When you see a cycloid in a problem, the real skill is not memorizing the picture. It is recognizing the rolling-wheel setup, translating it into parametric form, and then using the Calc II toolbox on the resulting curve.

Keep studying Calculus II Unit 7

How the cycloid connects across the course

Parametric Equations

A cycloid is usually written in parametric form, so this is the starting point for working with it. You use the parameter to track the rolling motion, then read x and y separately instead of forcing the curve into one equation. That makes cycloids a standard example when a class first introduces x(t) and y(t).

Parametric Curves

Cycloids are a specific kind of parametric curve, but not every parametric curve is a cycloid. The point of the example is to show how parametric equations can create shapes with cusps, arches, and motion-based structure that you would not want to describe with a regular Cartesian equation.

Arc Length

Cycloids often appear in arc length problems because their formulas are clean enough to work with but still nontrivial. If your class asks for the length of one arch, you use the parametric arc length formula on x(t) and y(t). The classic result, 8a, is a good check on your integration setup.

Brachistochrone Curve

The cycloid is the curve that gives the fastest slide under gravity between two points, which is the brachistochrone result. That connection is a favorite extension in Calc II because it shows how geometry and optimization can meet in one curve. It is also a reminder that the shape has more than one interesting property.

Is the cycloid on the Calculus II exam?

A problem set question might give you x = a(t - sin t) and y = a(1 - cos t) and ask you to identify the curve, sketch one arch, or find the slope at a point. You may also be asked to compute arc length over one period or use the parametric formulas to find where the curve has a cusp or horizontal tangent.

The main move is to connect the formulas to the rolling-circle picture, then use the calculus tools attached to parametric equations. If the problem asks for a graph, start with a few t-values and mark the cusp points and peak. If it asks for length or area, set the bounds over one full cycle and apply the correct parametric formula carefully. A lot of errors come from mixing up the parameter interval with the x-interval, so check that before integrating.

The cycloid vs catenary

A cycloid is traced by a rolling circle, while a catenary is the curve made by a hanging chain or cable. They can both show up in advanced math, but they come from different physical setups and have different equations. If a problem mentions a wheel, rolling motion, or cusps, think cycloid. If it mentions a suspended cable, think catenary.
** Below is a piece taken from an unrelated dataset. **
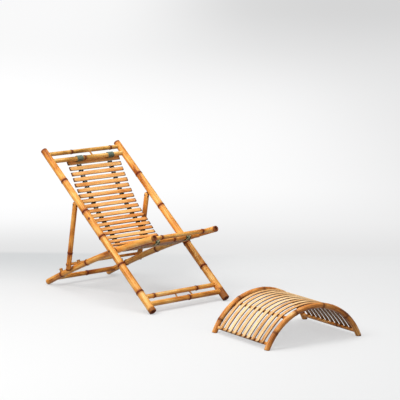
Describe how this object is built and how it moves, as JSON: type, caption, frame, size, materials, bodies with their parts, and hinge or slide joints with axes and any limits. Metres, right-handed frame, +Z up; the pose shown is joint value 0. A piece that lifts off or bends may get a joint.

Key things to remember about the cycloid

  • A cycloid is the path traced by a point on the rim of a circle rolling along a straight line.

  • In Calculus II, cycloids are a major example of parametric equations and parametric curves.

  • The standard parametric form is x = a(t - sin t) and y = a(1 - cos t), where a is the circle’s radius.

  • One full arch of a cycloid has arc length 8a and area 3πa².

  • The cycloid is useful because it connects graphing, derivatives, integrals, and motion in one curve.

Frequently asked questions about the cycloid

What is a cycloid in Calculus II?

A cycloid is the curve traced by a point on the edge of a circle as the circle rolls along a straight line. In Calculus II, it usually appears as a parametric curve, so you work with x(t) and y(t) instead of one y = f(x) formula.

How do you graph a cycloid from parametric equations?

Use the parameter values to track a few points as the circle rolls. The curve starts at a cusp on the x-axis, rises to a top point, then returns to the axis and repeats. That rolling motion is easier to see if you plot several t-values across one full cycle.

What is the difference between a cycloid and a catenary?

A cycloid comes from a rolling circle, while a catenary comes from a hanging chain. They are not the same curve, even though both are famous in calculus. The physical setup is the fastest clue for telling them apart.

Why does the cycloid show up in arc length problems?

It is a clean example of a nontrivial parametric curve, so you can practice the arc length formula without getting lost in messy algebra. The length of one arch comes out to 8a, which makes it a useful checkpoint for your integration work.